En quoi les travaux des nominés sont-ils novateurs ? Selon le Jury, ces économistes ont « démontré » que « plus les allocations de chômage sont importantes, plus le taux de chômage est élevé et la durée de recherche est longue ». Une véritable bombe, non ? On n’aurait jamais imaginé que lorsqu’ils sont confortablement indemnisés, et pendant un bon moment, les chômeurs soient moins pressés de retrouver du travail. Ça nous en bouche un coin, vraiment. Et cette découverte, marquée du sceau de la science, offre enfin aux gouvernements la méthode imparable pour éradiquer le chômage : supprimer les allocations.

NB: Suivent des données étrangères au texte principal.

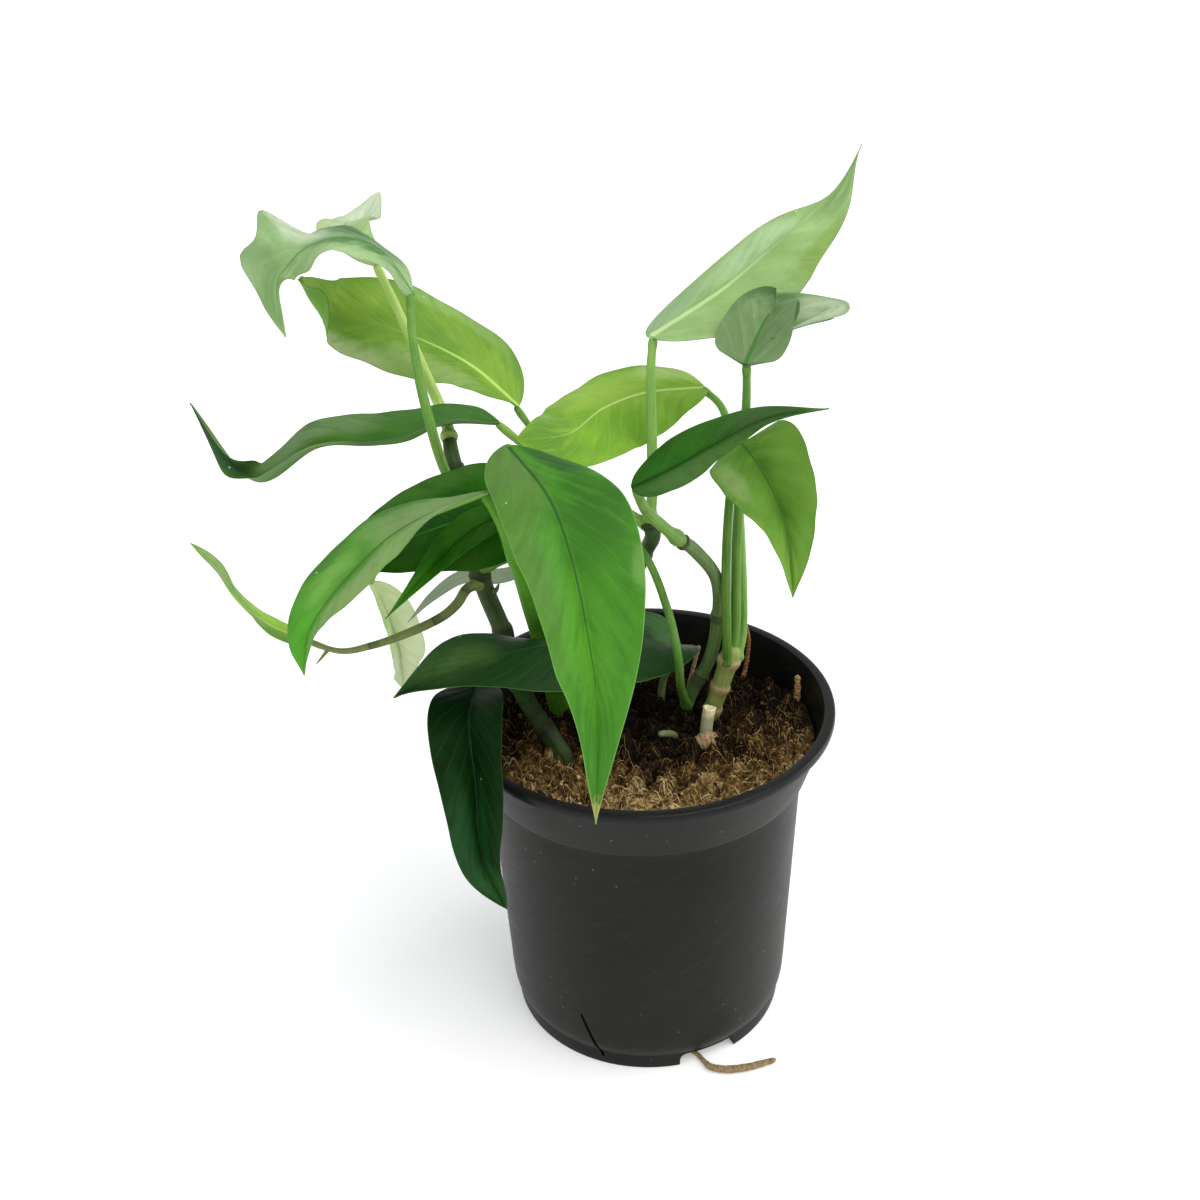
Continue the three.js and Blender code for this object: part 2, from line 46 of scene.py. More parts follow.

Car ce sont elles, voyez-vous, qui perturbent la « loi de l’offre et de la demande », laquelle constitue l’alpha et l’oméga de la technologie économique, bien qu’elle soit constamment démentie par les faits. Sauf sur le marché de la théorie économique, où l’offre est toujours en adéquation avec la demande politique. Qu’il nous soit donc permis de postuler humblement au prochain Nobel, par transposition du principe keynésien de la « préférence pour la liquidité » en un nouveau paradigme, que l’on appellera « préférence pour la dignité », ainsi libellé : lorsque le marché offre un travail inintéressant et mal payé à un chômeur, ce dernier préfère glander avec ses allocations, fussent-elles modestes.

La recette du jour

La tambouille d’Alfred

Vos enfants renâclent devant les épinards, les choux de Bruxelles et le foie de morue que vous infligez à leur bonne santé. Le climat familial est explosif. Apostasiez vos évangiles diététiques et servez à chaque repas un jambon-frites suivi d’une mousse au chocolat. Puis postulez au prix Nobel de la Paix.